_Records supplied_
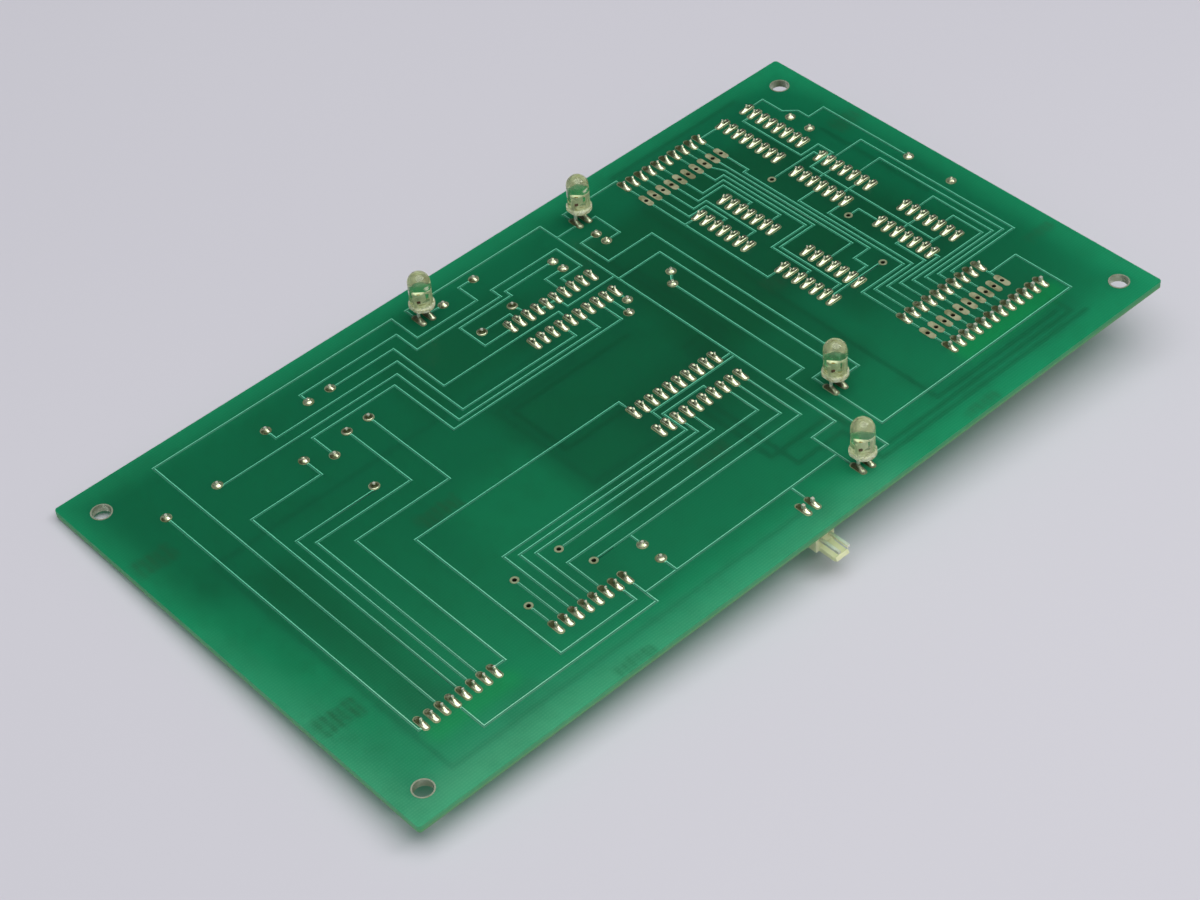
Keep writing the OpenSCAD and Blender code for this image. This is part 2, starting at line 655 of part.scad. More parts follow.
// A tent of solder over an oval pad, its length along Y, drawn up to the lead in its middle
module tent() {
    half_l = oval_l / 2 - 0.05;
    half_w = oval_w / 2 - 0.05;
    neck = 0.42;
    hem = 0.1;
    translate([0, 0, copper_t]) intersection() {
        linear_extrude(solder_h) oval(2 * half_l, 2 * half_w);
        rotate([90, 0, 90]) linear_extrude(4, center = true)
            polygon([[-half_l, 0], [-half_l, hem], [-1.3, 0.3], [-0.75, 0.6], [-neck, solder_h],
                     [neck, solder_h], [0.75, 0.6], [1.3, 0.3], [half_l, hem], [half_l, 0]]);
        rotate([90, 0, 0]) linear_extrude(6, center = true)
            polygon([[-half_w, 0], [-half_w, hem], [-neck, solder_h], [neck, solder_h],
                     [half_w, hem], [half_w, 0]]);
    }
}

// A hill of solder around a wire
module hill() {
    foot = round_pad_r - 0.05;
    translate([0, 0, copper_t]) rotate_extrude()
        polygon([[0, 0], [foot, 0], [foot - 0.05, 0.2], [foot - 0.4, 0.5], [0.45, hill_h],
                 [0, hill_h]]);
}

// The room that a lead takes in its solder
module lead_room(w, t) {
    translate([0, 0, 1]) cube([w, t, 4], center = true);
}

module chip_solder() {
    color("gainsboro") {
        each_place(driver_places) difference() {
            tent();
            lead_room(chip_pin_w, chip_pin_t);
        }
        each_place(upright_places) rotate(90) difference() {
            tent();
            lead_room(chip_pin_w, chip_pin_t);
        }
    }
}

module row_solder() {
    color("gainsboro") each_place(network_places) difference() {
        tent();
        lead_room(row_pin_w, row_pin_t);
    }
}

module header_solder() {
    color("gainsboro") each_place(header_places) difference() {
        tent();
        lead_room(post_w, post_w);
    }
}

module lamp_solder() {
    color("gainsboro") each_place(lamp_places) difference() {
        tent();
        lead_room(lamp_wire_w, lamp_wire_w);
    }
}

module wire_solder(places) {
    color("gainsboro") each_place(places) difference() {
        hill();
        cylinder(r = wire_r, h = 3);
    }
}

board_laminate();
plated_mounting_holes();
solder_side_tracks();
component_side_tracks();
chip_pads();
row_pads();
open_row_pads();
wire_pads();
through_hole_links();
place_driver(drivers[0]) chip_body(drivers[0][2]);  // driver_1_body
place_driver(drivers[0]) chip_pins(drivers[0][2]);  // driver_1_pins
place_driver(drivers[1]) chip_body(drivers[1][2]);  // driver_2_body
place_driver(drivers[1]) chip_pins(drivers[1][2]);  // driver_2_pins
place_upright(counter) chip_body(counter[2]);  // counter_body
place_upright(counter) chip_pins(counter[2]);  // counter_pins
place_upright(logic[0]) chip_body(logic[0][2]);  // logic_1_body
place_upright(logic[0]) chip_pins(logic[0][2]);  // logic_1_pins
place_upright(logic[1]) chip_body(logic[1][2]);  // logic_2_body
place_upright(logic[1]) chip_pins(logic[1][2]);  // logic_2_pins
place_upright(logic[2]) chip_body(logic[2][2]);  // logic_3_body
place_upright(logic[2]) chip_pins(logic[2][2]);  // logic_3_pins
place_upright(logic[3]) chip_body(logic[3][2]);  // logic_4_body
place_upright(logic[3]) chip_pins(logic[3][2]);  // logic_4_pins
place_row(networks[0]) network_body(networks[0][2]);  // network_1_body
place_row(networks[0]) network_pins(networks[0][2]);  // network_1_pins
place_row(networks[1]) network_body(networks[1][2]);  // network_2_body
place_row(networks[1]) network_pins(networks[1][2]);  // network_2_pins
place_row(networks[2]) network_body(networks[2][2]);  // network_3_body
place_row(networks[2]) network_pins(networks[2][2]);  // network_3_pins
place_row(networks[3]) network_body(networks[3][2]);  // network_4_body
place_row(networks[3]) network_pins(networks[3][2]);  // network_4_pins
plug_header_base();
plug_header_pins();
edge_header_base();
edge_header_pins();
each_resistor() resistor_body();  // resistor_bodies
each_resistor() resistor_wire_pair();  // resistor_wires
disc_capacitor();
disc_capacitor_wires();
bead_capacitor();
bead_capacitor_wires();
place_lamp(0) lamp_lens();  // lamp_1_lens
place_lamp(1) lamp_lens();  // lamp_2_lens
place_lamp(2) lamp_lens();  // lamp_3_lens
place_lamp(3) lamp_lens();  // lamp_4_lens
color("silver") place_lamp(0) lamp_leads();  // lamp_1_leads
color("silver") place_lamp(1) lamp_leads();  // lamp_2_leads
color("silver") place_lamp(2) lamp_leads();  // lamp_3_leads
color("silver") place_lamp(3) lamp_leads();  // lamp_4_leads
lamp_dies();
lamp_chips();
chip_solder();
row_solder();
header_solder();
wire_solder(resistor_places);  // resistor_solder
wire_solder(capacitor_places);  // capacitor_solder
lamp_solder();
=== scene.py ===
# %% [markdown]
# This notebook dresses a display circuit board: four clear lamps stand on its solder side, and
# every other part hangs below it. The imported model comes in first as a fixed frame, in metres.
# Each later step gives one part its real finish, or puts a better shaped piece in its place.

import math
import random

import bmesh
import bpy
from mathutils import Matrix, Quaternion, Vector


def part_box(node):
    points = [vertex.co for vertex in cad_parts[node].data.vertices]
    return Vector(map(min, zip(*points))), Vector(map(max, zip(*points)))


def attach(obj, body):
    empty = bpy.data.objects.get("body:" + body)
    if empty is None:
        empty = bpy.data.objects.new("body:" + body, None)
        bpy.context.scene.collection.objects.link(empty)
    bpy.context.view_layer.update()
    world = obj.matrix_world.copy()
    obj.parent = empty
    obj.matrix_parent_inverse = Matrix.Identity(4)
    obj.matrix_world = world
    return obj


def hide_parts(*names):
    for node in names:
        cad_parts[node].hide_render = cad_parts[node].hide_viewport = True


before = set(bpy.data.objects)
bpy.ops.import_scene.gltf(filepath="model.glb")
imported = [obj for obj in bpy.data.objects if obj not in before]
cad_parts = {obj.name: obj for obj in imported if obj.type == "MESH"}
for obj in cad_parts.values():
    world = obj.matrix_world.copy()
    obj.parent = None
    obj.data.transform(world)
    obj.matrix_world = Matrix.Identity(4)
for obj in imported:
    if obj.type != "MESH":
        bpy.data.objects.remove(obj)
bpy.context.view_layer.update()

# %% [markdown]
# The drawing of a board like this is made in inches, on a grid that starts in a corner. The part
# has its origin in the middle of the four mounting holes instead. One small function turns a grid
# place into a place in metres, so the rest of the notebook can talk in the drawing's own terms.

# %% Places on the board
MM = 0.001
INCH = 25.4 * MM
MID_U = 4.0
MID_V = 2.275
BOARD_LOW, BOARD_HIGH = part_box("board_laminate")
BOARD_THICK = BOARD_HIGH.z - BOARD_LOW.z


def grid_place(u, v, z=0.0):
    """A place of the drawing, u along the long edge and v across it, in inches."""
    return Vector(((u - MID_U) * INCH, (MID_V - v) * INCH, z))


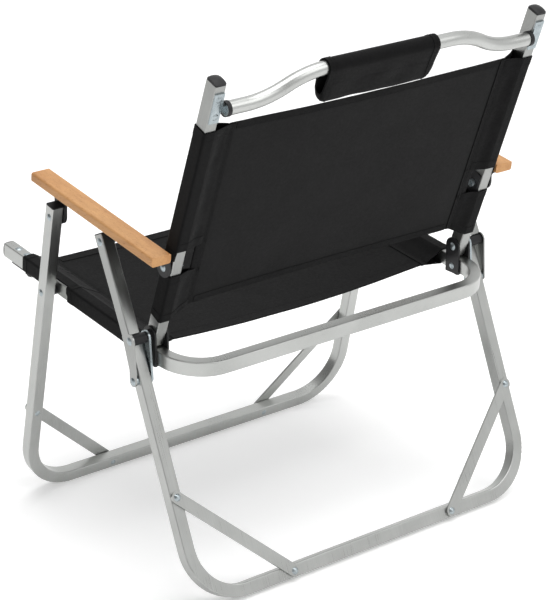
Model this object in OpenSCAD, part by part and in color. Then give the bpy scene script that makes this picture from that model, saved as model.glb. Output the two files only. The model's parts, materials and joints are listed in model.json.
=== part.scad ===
// Folding camp chair: square-tube legs, a seat frame, a folding back and wooden armrests.
// Origin on the floor under the middle of the chair, +Z up, the chair faces -Y.
// Side-view points are [y, z]; every lean is in degrees, positive when the top leans back.

/* [Tubes] */
// Side of the square tube of legs and links
leg_tube = 17; // [15:0.5:18]
// Width of the seat and back tube
rail_w = 16; // [14:0.5:17]
// Depth of the seat and back tube
rail_h = 20; // [18:0.5:21]
// Wall of every aluminium tube
wall = 1.6; // [1.2:0.1:2]
// Outer corner radius of the tubes
corner_r = 1.6; // [1:0.1:2]

/* [Widths from the middle] */
// Seat rails and back uprights
rail_x = 256; // [250:0.5:256]
// Front legs
front_x = 277.5; // [277.5:0.5:279]
// Rear legs
rear_x = 282.5; // [282.5:0.5:284]
// Outer face of the arm links
link_out_x = 297; // [297:0.5:299]
// Armrest wood
wood_x = 284.2; // [283:0.1:286]

/* [Side-view pivots] */
// Back and rear-leg pivot
back_pivot = [98, 336]; // [0:1:400]
// Rear armrest bolt on the upright
arm_rear_pivot = [134, 440]; // [0:1:500]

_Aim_
Everything from the line containing "Model this object" to the last line of the entries above should be quoted exactly, and only that.

_Solved exercise_
Model this object in OpenSCAD, part by part and in color. Then give the bpy scene script that makes this picture from that model, saved as model.glb. Output the two files only. The model's parts, materials and joints are listed in model.json.
=== part.scad ===
// Folding camp chair: square-tube legs, a seat frame, a folding back and wooden armrests.
// Origin on the floor under the middle of the chair, +Z up, the chair faces -Y.
// Side-view points are [y, z]; every lean is in degrees, positive when the top leans back.

/* [Tubes] */
// Side of the square tube of legs and links
leg_tube = 17; // [15:0.5:18]
// Width of the seat and back tube
rail_w = 16; // [14:0.5:17]
// Depth of the seat and back tube
rail_h = 20; // [18:0.5:21]
// Wall of every aluminium tube
wall = 1.6; // [1.2:0.1:2]
// Outer corner radius of the tubes
corner_r = 1.6; // [1:0.1:2]

/* [Widths from the middle] */
// Seat rails and back uprights
rail_x = 256; // [250:0.5:256]
// Front legs
front_x = 277.5; // [277.5:0.5:279]
// Rear legs
rear_x = 282.5; // [282.5:0.5:284]
// Outer face of the arm links
link_out_x = 297; // [297:0.5:299]
// Armrest wood
wood_x = 284.2; // [283:0.1:286]

/* [Side-view pivots] */
// Back and rear-leg pivot
back_pivot = [98, 336]; // [0:1:400]
// Rear armrest bolt on the upright
arm_rear_pivot = [134, 440]; // [0:1:500]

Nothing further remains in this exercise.